Posted by Stacy Richter on April 30 at 10:15 PM
Like most, I found myself increasingly interested in how the “Cap and Trade” system actually works and what effect it would have on overall business. To provide a little perspective, the EPA issued a memo on Apr 23 on how the Agency will meet its “heightened commitment to transparency.” (EPA, 2009
The theme was protecting the environment and supporting economic recovery. The first two priorities of the published EPA guidelines should be of particular interest to the energy industry.
Priority 1: Reducing Greenhouse Gas Emissions
“Transitioning to a lower-carbon economy will protect public health, create jobs and open up opportunities for investment in existing and cutting-edge technologies, creating a foundation for future growth.” (EPA, 2009
Priority Number 2: Improving Air Quality
“Improving air quality is a critical national goal. The US continues to face serious air pollution challenges, with large areas of the country that still cannot meet federal air quality standards and many communities still facing health threat from exposure to toxics..” (EPA, 2009
Enter the “Cap and Trade” system. In short, the goal is to reduce GHG emissions economy wide. According to the Center for American Progress
(2008), the ‘Cap’ is administered by the federal government and will issue a specific number of permits for every ton of CO2 a firm releases into the atmosphere.

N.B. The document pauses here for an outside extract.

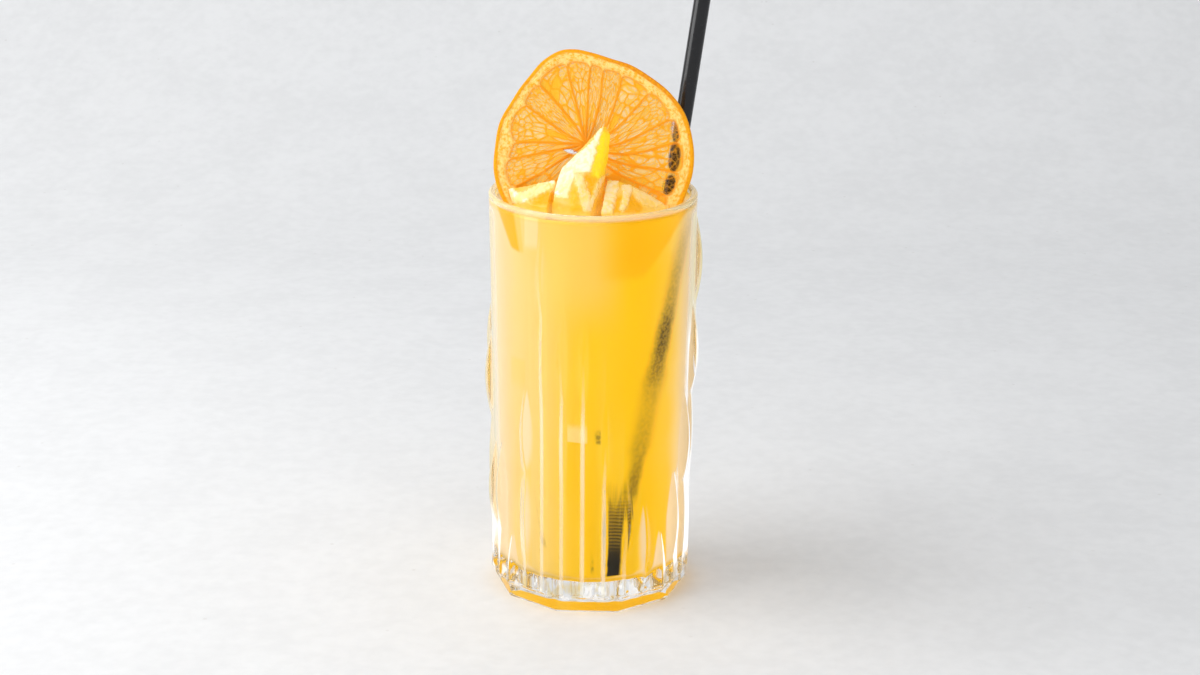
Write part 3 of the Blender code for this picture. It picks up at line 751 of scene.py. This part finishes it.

The ‘Trade’ assumes that some companies will be better positioned to make reductions and emit less than their permits. The credits can be sold to firms unable to adequately reduce emissions. The overall system ensures a specific level of emissions which can be reduced to meet federally committed targets.
The “Cap and Trade” system should be a large blip on the radar of resource companies in the U.S. and Canada as well as the service companies who supply them. GHG’s are a large by-product from producing and burning hydrocarbons. The permits issued through this system will require these companies to innovate in order to reduce emissions or to buy the necessary credits to meet the regulations.
The benefit of such a system is that it will create a tangible economic benefit that directly affects the bottom line; either through financial penalties or incremental revenue. The innovative firms will flourish while stagnant firms will suffer. Environmental organizational policies are no longer a budget line for stakeholders to feel good about and for executives to cut to improve the financial statements.